A Post-Mortem - Why They Never Got the Contract

Filed under: — 3:39 pm

A good 5 months ago I was informally asked for some advice on a project that would launch a national company involved in fuel transport onto the web. They were specifically looking to do the job right and wanted a company intranet / extranet set up for them. They emailed me as I had a contact there whose responsibility was actually this project with the question - we’ve got bids between $8,000 and $80,000 and what’s the difference? - so I sent them a bunch of information, recommended they contact the Web Standards Group for referrals, and they went off to choose their designer… so this is the story as this project nears completion.

The lady the Web Standards Group recommended came highly qualified but underprepared, the feedback is that she seemed to know her stuff but in her presentation she appeared to the corporate end of town to be unprepared and not someone they felt would work well within the corporation.

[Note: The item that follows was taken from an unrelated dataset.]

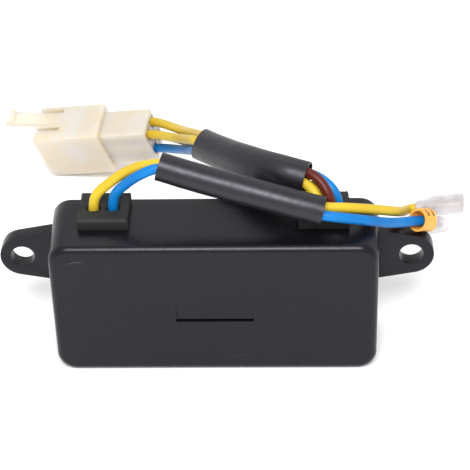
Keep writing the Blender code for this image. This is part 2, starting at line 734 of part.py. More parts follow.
def make_plug_leads():
    centre_line = smooth(in_metres(upper_sleeve_route), 8 * MM)
    tube('upper_sleeve', smooth(in_metres(upper_sleeve_route), sleeve_step), upper_sleeve_diameter,
         sleeve_vinyl, resolution=6, wall=sleeve_wall)
    twist = 135
    # Name, material, angle at the sleeve's left end, way in the plug, points left of the sleeve, points right of it
    leads = (
        ('yellow_plug_lead_1', lead_yellow, 0, 0,
         [(-5.5, 42.3, 38.2), (-8.4, 52.4, 32.8), (-11.8, 64.1, 26.6)],
         [(24.6, 3.0, 48.0), (25.7, 1.3, 45.7)]),
        ('yellow_plug_lead_2', lead_yellow, 90, 1,
         [(-7.7, 40.2, 37.9), (-10.3, 49.7, 32.2), (-13.3, 60.7, 25.7)],
         [(25.6, 5.5, 46.0), (27.4, 3.9, 44.7)]),
        ('blue_plug_lead', lead_blue, 180, 2,
         [(-7.0, 40.1, 34.5), (-9.4, 50.2, 28.2), (-12.1, 61.8, 20.9)],
         [(27.4, 7.4, 47.6), (30.4, 5.0, 45.9)]),
        ('brown_plug_lead', lead_brown, 270, 3,
         [(-4.8, 42.2, 34.9), (-7.4, 52.9, 28.7), (-10.6, 65.3, 21.7)],
         [(26.6, 4.5, 49.7), (29.0, 2.0, 46.9)]),
    )
    for name, material, angle, way, left, right in leads:
        y, z = plug_ways[way]
        entry = [plug_place @ Vector((x, y, z)) for x in
                 (plug_rear - lead_in_plug, plug_rear, plug_rear + 4 * MM)]
        line = beside(centre_line, four_offset, angle, twist)
        spot = right_lead_spots[way]
        down = list(reversed(up_from_board(spot)))
        route = entry + list(reversed(in_metres(left))) + line + in_metres(right)
        route += [Vector((spot[0], spot[1], grommet_top + 1.2 * MM))] + down
        tube(name, smooth(route, lead_point_step), lead_diameter, material)


def make_marker():
    marker_route = in_metres([(50.6, 7.7, 34.1), (52.3, 8.9, 33.4), (54.0, 10.2, 32.3)])
    tube('wire_marker', smooth(marker_route, 2.5 * MM), marker_diameter, marker_orange,
         resolution=6, wall=marker_wall)


make_case()
make_grommet(-1, 'left', left_lead_spots)
make_grommet(1, 'right', right_lead_spots)
make_resin()
make_board()
make_board_parts()
make_field_leads()
make_plug_leads()
make_marker()
for colour, place in (('yellow', yellow_cover), ('blue', blue_cover)):
    make_cover(colour + '_terminal_cover', place)
    make_terminal(colour + '_terminal', place)
make_plug()
make_pins()
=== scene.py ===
# Looks of the automatic voltage regulator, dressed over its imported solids.
# Lengths in the dictionaries are millimetres; everything is made in metres.
import math

import bmesh
import bpy
from mathutils import Euler, Matrix, Vector, noise


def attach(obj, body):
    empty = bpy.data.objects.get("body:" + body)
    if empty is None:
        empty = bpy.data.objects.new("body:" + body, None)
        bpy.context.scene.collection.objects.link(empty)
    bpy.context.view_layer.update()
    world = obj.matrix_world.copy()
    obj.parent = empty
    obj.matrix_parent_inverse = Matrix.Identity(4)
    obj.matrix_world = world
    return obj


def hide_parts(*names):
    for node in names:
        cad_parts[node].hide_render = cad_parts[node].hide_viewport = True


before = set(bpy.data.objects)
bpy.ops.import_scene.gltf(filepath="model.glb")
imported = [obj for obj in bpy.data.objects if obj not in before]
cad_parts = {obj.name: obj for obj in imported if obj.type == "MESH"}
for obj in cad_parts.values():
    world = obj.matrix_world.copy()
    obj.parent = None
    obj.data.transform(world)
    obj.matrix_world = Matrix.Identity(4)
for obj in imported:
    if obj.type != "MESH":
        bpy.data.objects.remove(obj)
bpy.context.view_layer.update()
mm = 0.001
print("frame loaded:", len(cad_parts), "nodes")


def loose(name, data):
    helper = bpy.data.objects.new(name, data)
    bpy.context.scene.collection.objects.link(helper)
    return helper


# Camera, floor and light; the boxes' places and sizes are metres
viewSettings = {"target": (5.26, 0.0, 35.38), "distance": 436.22, "rise": 36.0, "swing": 2.5,
                "roll": -1.82, "lens": 133.44}
lightSettings = {
    "floorTone": 0.95, "floorHalf": 4.0, "skyStrength": 0.86,
    "keyBox": {"place": (0.0, -0.4, 0.58), "size": (0.34, 0.28), "power": 5.2, "aim": (0, 0, 0.02)},
    "backdropBox": {"place": (0.0, 0.65, 0.82), "size": (0.9, 0.3), "power": 0.9, "aim": (0, 0.6, 0)},
}


def aimCamera(s):
    camera = loose("camera", bpy.data.cameras.new("camera"))
    camera.data.lens = s["lens"]
    camera.data.clip_start = 0.01
    swing, rise, roll = (math.radians(a) for a in (s["swing"], 90 - s["rise"], s["roll"]))
    turn = Matrix.Rotation(swing, 4, "Z") @ Matrix.Rotation(rise, 4, "X")
    place = Vector(s["target"]) * mm + turn @ Vector((0, 0, s["distance"] * mm))
    camera.matrix_world = Matrix.Translation(place) @ turn @ Matrix.Rotation(roll, 4, "Z")
    bpy.context.scene.camera = camera


def softbox(name, s):
    light = loose(name, bpy.data.lights.new(name, "AREA"))
    light.data.shape = "RECTANGLE"
    light.data.size, light.data.size_y = s["size"]
    light.data.energy = s["power"]
    turn = (Vector(s["place"]) - Vector(s["aim"])).to_track_quat("Z", "Y")
    light.matrix_world = Matrix.Translation(s["place"]) @ turn.to_matrix().to_4x4()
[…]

They needed someone who they could rely on, they wanted a CMS that wasn’t free and which had support, and they wanted someone they could feel confident in bringing the job to a successful completion. So who got the job…

Well I’m not sure of the actual company but they won the $27,500 bid and are providing a CMS that meets the clients needs, they presented well on the day and knew what they could and couldn’t provide and were confident. Weekly meetings ensure that everyone involved in the project gets input and is heard, feedback is obviously important.

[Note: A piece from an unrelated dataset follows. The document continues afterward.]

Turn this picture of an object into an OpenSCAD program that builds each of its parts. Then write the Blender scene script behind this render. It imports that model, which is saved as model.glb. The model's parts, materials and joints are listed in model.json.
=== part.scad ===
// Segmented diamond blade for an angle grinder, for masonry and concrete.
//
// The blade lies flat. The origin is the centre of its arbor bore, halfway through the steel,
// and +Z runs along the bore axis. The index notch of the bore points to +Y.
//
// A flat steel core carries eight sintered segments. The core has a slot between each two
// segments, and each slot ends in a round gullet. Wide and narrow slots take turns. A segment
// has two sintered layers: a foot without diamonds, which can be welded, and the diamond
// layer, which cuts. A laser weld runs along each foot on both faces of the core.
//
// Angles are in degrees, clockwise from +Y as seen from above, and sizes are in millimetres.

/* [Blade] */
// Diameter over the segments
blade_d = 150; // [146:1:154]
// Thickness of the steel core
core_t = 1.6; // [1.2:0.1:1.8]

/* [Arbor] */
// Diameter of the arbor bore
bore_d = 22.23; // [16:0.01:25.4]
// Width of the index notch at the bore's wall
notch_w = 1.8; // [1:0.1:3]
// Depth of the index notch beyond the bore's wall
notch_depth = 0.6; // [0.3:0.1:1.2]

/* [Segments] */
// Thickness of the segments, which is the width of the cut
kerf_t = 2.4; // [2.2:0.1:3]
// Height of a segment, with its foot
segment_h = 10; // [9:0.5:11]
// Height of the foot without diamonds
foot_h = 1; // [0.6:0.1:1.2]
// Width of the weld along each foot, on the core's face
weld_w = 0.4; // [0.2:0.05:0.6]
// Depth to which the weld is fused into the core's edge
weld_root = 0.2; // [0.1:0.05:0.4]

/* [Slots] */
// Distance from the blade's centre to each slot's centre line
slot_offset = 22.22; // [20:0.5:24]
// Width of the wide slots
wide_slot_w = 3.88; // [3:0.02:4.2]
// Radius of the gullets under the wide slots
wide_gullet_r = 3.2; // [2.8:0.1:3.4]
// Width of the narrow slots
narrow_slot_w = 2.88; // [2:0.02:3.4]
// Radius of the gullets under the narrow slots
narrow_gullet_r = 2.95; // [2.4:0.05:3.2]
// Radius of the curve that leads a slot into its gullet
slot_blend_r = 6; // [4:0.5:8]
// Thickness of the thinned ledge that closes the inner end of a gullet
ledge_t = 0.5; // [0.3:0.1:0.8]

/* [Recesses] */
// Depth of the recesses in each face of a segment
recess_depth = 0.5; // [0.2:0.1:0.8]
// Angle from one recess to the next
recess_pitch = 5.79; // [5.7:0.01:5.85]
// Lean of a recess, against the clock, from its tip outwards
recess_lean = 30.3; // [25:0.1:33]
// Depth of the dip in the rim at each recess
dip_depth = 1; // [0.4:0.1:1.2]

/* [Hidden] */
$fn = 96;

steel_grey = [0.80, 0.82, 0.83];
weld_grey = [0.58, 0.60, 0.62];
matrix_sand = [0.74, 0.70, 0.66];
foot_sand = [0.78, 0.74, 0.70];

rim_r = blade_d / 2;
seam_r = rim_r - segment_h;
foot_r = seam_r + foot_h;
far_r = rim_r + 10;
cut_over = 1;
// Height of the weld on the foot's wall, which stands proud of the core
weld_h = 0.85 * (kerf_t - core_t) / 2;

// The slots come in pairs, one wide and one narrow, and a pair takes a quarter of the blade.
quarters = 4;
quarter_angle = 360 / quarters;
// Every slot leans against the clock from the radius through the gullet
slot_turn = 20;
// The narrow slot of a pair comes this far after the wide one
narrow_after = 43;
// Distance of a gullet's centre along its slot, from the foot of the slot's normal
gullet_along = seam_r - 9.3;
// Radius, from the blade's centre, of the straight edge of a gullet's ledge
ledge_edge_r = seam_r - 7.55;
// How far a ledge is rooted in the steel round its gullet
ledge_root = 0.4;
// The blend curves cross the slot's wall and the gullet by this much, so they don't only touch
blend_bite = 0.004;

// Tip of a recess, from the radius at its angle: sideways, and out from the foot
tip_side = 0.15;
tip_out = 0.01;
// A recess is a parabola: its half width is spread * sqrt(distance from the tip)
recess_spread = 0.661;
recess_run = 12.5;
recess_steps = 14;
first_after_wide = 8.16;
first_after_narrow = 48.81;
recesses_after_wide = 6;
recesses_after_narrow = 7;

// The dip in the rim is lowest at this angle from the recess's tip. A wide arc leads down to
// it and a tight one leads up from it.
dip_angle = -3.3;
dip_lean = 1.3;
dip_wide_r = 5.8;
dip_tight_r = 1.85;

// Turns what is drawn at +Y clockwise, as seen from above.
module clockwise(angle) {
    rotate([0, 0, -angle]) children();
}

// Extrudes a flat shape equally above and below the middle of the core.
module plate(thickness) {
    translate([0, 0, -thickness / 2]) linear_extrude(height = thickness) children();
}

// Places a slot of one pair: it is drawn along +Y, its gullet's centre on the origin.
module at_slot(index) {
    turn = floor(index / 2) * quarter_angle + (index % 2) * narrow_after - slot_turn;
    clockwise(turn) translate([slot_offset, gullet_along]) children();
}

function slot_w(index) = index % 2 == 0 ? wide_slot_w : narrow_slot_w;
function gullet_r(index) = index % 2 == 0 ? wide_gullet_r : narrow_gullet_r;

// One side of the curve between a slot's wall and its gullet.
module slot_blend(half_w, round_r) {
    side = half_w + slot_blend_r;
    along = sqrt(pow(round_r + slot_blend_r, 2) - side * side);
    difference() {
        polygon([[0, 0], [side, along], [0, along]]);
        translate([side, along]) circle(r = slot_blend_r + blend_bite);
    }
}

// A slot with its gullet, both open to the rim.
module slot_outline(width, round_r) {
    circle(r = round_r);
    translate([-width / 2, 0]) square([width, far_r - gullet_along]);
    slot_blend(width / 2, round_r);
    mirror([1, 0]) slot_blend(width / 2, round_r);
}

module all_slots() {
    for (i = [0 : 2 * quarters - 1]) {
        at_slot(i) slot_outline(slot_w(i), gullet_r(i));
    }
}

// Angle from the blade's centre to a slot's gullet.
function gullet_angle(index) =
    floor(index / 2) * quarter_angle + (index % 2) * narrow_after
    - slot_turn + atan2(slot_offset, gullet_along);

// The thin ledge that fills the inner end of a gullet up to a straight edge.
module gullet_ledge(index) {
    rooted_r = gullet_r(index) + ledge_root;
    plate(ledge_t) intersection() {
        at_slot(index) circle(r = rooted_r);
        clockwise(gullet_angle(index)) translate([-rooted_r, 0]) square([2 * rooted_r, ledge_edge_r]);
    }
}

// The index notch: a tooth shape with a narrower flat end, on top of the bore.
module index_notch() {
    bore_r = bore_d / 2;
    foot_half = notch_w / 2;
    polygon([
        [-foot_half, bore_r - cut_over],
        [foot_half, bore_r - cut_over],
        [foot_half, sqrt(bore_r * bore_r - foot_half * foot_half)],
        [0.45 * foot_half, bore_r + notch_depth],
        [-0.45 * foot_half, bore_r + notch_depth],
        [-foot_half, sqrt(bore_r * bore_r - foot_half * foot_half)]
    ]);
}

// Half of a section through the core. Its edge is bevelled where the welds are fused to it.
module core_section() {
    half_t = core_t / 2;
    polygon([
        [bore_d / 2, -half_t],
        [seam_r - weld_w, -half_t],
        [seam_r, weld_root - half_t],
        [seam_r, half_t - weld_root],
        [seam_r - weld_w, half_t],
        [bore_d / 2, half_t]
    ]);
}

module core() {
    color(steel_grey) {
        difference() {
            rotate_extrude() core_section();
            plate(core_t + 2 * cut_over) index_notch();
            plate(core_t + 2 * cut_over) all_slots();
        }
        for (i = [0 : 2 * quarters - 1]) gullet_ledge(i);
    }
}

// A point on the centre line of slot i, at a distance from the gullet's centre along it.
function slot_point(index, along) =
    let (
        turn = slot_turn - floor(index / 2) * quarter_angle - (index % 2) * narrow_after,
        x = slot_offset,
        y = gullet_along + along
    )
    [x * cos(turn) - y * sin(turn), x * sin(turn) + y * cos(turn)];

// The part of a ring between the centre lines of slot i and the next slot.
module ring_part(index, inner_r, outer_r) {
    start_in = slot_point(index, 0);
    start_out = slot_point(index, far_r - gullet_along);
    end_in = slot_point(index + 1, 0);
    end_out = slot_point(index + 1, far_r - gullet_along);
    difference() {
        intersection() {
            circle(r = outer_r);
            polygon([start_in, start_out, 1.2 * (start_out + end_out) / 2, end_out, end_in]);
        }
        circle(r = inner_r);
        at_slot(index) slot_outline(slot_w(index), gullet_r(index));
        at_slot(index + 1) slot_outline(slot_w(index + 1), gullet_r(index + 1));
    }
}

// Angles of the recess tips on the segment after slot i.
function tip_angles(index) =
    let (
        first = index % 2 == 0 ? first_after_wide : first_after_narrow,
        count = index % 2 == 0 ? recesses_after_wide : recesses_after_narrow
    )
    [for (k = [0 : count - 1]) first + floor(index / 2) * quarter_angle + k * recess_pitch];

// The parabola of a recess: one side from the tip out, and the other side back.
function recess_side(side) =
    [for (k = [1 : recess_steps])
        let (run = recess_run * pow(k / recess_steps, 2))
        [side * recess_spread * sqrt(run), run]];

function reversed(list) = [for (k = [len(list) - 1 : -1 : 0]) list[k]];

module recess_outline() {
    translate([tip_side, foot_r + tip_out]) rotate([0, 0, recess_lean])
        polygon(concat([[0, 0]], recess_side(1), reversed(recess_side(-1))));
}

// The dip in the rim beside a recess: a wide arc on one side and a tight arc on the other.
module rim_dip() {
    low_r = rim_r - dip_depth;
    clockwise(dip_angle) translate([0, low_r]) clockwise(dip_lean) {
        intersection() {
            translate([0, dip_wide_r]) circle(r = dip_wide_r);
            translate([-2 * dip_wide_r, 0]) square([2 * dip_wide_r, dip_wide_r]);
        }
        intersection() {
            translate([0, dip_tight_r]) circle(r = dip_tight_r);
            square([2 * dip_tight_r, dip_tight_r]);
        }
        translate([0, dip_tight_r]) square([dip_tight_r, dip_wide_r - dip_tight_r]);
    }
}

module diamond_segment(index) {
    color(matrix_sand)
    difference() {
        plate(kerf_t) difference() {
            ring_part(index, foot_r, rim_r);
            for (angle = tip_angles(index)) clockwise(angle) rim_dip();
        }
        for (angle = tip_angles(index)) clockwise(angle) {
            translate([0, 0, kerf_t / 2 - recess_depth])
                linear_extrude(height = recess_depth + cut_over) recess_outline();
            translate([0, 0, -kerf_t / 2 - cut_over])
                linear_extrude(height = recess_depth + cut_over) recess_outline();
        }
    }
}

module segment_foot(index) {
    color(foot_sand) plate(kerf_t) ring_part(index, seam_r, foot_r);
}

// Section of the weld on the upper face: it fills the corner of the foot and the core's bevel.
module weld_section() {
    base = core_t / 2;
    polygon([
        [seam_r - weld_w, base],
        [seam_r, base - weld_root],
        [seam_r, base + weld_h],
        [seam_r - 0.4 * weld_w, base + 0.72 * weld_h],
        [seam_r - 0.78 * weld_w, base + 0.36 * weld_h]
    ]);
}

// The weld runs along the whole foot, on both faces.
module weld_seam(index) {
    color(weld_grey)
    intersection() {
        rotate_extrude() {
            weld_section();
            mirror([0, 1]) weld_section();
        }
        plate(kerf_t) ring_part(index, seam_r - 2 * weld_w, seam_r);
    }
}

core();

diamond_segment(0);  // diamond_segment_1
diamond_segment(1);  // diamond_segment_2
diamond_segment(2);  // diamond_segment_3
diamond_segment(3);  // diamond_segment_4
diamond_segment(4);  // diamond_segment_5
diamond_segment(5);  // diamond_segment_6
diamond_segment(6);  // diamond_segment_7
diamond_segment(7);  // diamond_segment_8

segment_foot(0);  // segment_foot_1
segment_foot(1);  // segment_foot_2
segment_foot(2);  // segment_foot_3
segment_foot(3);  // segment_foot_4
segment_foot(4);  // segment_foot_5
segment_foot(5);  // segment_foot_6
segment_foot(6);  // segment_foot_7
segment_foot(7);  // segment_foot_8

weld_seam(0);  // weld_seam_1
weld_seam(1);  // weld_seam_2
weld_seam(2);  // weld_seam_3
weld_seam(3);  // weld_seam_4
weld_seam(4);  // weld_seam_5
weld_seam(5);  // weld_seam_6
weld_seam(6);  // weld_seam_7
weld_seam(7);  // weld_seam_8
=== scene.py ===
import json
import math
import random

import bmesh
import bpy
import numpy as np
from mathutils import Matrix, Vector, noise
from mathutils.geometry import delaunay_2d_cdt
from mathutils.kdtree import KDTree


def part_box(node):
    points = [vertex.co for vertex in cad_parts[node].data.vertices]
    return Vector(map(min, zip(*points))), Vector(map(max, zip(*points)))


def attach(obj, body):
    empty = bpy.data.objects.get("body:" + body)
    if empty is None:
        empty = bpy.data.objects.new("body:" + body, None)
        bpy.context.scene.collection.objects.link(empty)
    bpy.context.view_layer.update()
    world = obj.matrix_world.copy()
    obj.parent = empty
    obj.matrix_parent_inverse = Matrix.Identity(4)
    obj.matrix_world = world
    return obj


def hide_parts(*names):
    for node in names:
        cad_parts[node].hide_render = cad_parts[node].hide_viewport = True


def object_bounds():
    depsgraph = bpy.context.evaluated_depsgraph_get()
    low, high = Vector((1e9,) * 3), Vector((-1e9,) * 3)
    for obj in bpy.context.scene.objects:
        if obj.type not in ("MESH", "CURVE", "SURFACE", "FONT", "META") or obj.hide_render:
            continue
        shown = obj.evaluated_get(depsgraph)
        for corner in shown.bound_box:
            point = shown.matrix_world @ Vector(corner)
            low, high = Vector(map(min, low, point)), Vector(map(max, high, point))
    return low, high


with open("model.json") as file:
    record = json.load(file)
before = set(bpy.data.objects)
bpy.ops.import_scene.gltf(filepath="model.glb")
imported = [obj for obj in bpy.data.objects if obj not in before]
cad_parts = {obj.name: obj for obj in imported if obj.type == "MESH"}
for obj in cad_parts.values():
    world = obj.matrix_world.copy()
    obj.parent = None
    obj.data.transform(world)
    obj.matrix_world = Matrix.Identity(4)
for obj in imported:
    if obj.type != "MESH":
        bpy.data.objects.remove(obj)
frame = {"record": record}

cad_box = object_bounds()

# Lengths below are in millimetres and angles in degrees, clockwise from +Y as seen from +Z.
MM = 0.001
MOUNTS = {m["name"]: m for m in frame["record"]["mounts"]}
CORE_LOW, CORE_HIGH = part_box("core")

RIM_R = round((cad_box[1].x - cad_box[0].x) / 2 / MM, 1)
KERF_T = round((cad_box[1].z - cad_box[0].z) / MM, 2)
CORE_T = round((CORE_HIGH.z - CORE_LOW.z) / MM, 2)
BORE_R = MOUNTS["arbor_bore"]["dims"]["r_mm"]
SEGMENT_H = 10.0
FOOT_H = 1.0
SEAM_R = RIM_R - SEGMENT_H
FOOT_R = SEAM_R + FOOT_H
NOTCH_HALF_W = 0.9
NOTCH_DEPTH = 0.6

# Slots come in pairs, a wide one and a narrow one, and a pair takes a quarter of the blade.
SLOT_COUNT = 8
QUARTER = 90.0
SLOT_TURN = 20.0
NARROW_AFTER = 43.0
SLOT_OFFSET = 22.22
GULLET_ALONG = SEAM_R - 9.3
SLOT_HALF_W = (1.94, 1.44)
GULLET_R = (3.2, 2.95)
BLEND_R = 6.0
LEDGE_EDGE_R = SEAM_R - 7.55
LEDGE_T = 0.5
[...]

Its very unfortunate that the web standards lady who was very qualified didn’t get the job simply on presentation and the impression she’d made. Its highly unlikely you’ll find any company ready to risk that much money on another company that doesn’t portray professionalism. Not to be beastly to her by a long shot. I mean if you’re going to sell to corporate they’ll be more comfortable with someone who looks, acts and speaks on their level. Which is natural.